Dos actores hacen vivir un filme de Giménez Rico
ENVIADO ESPECIALSi desde un día de 1914, aquel en que David Wark Griffith inventó el primer plano, la esencia del cine coincide con la capacidad evangélica del rostro humano para dar vida a una sábana muerta, la película de Antonio Giménez Rico El disputado voto del señor Cayo contiene algunas esencias de cine. Y las contiene en mucha mayor medida el filme británico de Neil Jordan Mona Lisa. El primero aportó a la Seminci, entre algunos balbuceos, buen cine y genuinamente español. El segundo, cine deslumbrante y genuinamente universal.
El disputado voto del señor Cayo, segunda película a concurso, realizada por Antonio Giménez Rico sobre un guión de Manuel Matji extraído con habilidad de la novela de Miguel Delibes, tiene ingenuidades, balbuceos, y se da a sí misma algunas facilidades propias de telefilme, como la manía de cambiar de escenas mediante planos aéreos; el vicio de la helicopteritis, que es un comodín para llenar vacíos fílmicos eludiendo la dificultad de ritmo que presenta el encadenado de imágenes y la elipsis, o súbito salto sobre la continuidad del tiempo. Pero, detrás de estas caídas en la comodidad, Giménez Rico hace cine con las artes nobles de la humildad, la falta de retórica y esa invisible evidencia del amor por los hombres que su película construye, relaciona y enfrenta. En este caso, a la presencia de estos hombres, Giménez Rico añade fascinación hacia su palabra, hasta el punto de que es raro encontrar en el reciente cine español una película con tan bello y sonoro castellano dentro como el que ésta tiene.Pero donde más y mejor despliega el director su emoción ante sus personajes es en la libertad con que ha dejado construirlos a los actores y, en especial, a los dos cuyo contrapunto de actitudes ponen en circulación la sangre de este filme: Francisco Rabal y Juan Luis Galiardo, dos actores quedan una lección de complementariedad, de saber actuar el uno en relación con el otro y, finalmente, de hacer visual y moralmente creíble todo lo que hacen y, por contagio, todo lo que los demás hacen a su alrededor.
Por su parte, Neil Jordan, uno de los grandes nombres de la nueva y pujante generación de cineastas británicos, dio con su Mona Lisa un concierto de virtuoso en este delicadísimo y supremo instrumento de la música profunda del cine que es el actor.

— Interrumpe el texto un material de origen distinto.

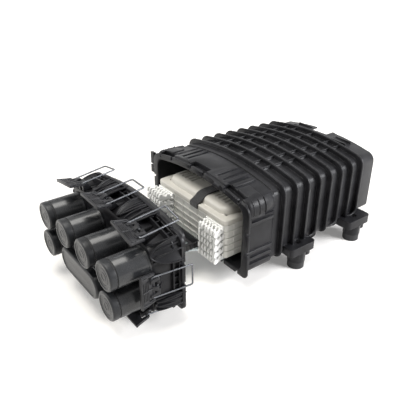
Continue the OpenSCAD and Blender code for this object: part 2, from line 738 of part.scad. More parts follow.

Su película es una bellísima historia de corte argumental negro que, a la manera de la frustrante Adiós, pequeña, de Imanol Uribe, busca la exposición gradual de un golpe de violentísimo dramatismo y de efectos retardados, es decir, un final en forma de estallido que sea consecuencia de un proceso narrativo previo que le haga poéticamente verosímil.
Allí donde naufragaba Adiós, pequeña, en su incapacidad para crear una progresiva graduación de energía acumulada en las conductas de los actores, para permitir a éstos vaciarse en un final volcánico, Mona Lisa no sólo sale a flote, sino que se eleva a alturas de cine universal.
Hay en Mona Lisa esencias de actuación. Bob Hoskins alcanza a transmitir tal elocuencia en su trabajo que se escapan de su cuerpo momentos de transfiguración, de conversión en espíritu, de pura emoción incorpórea.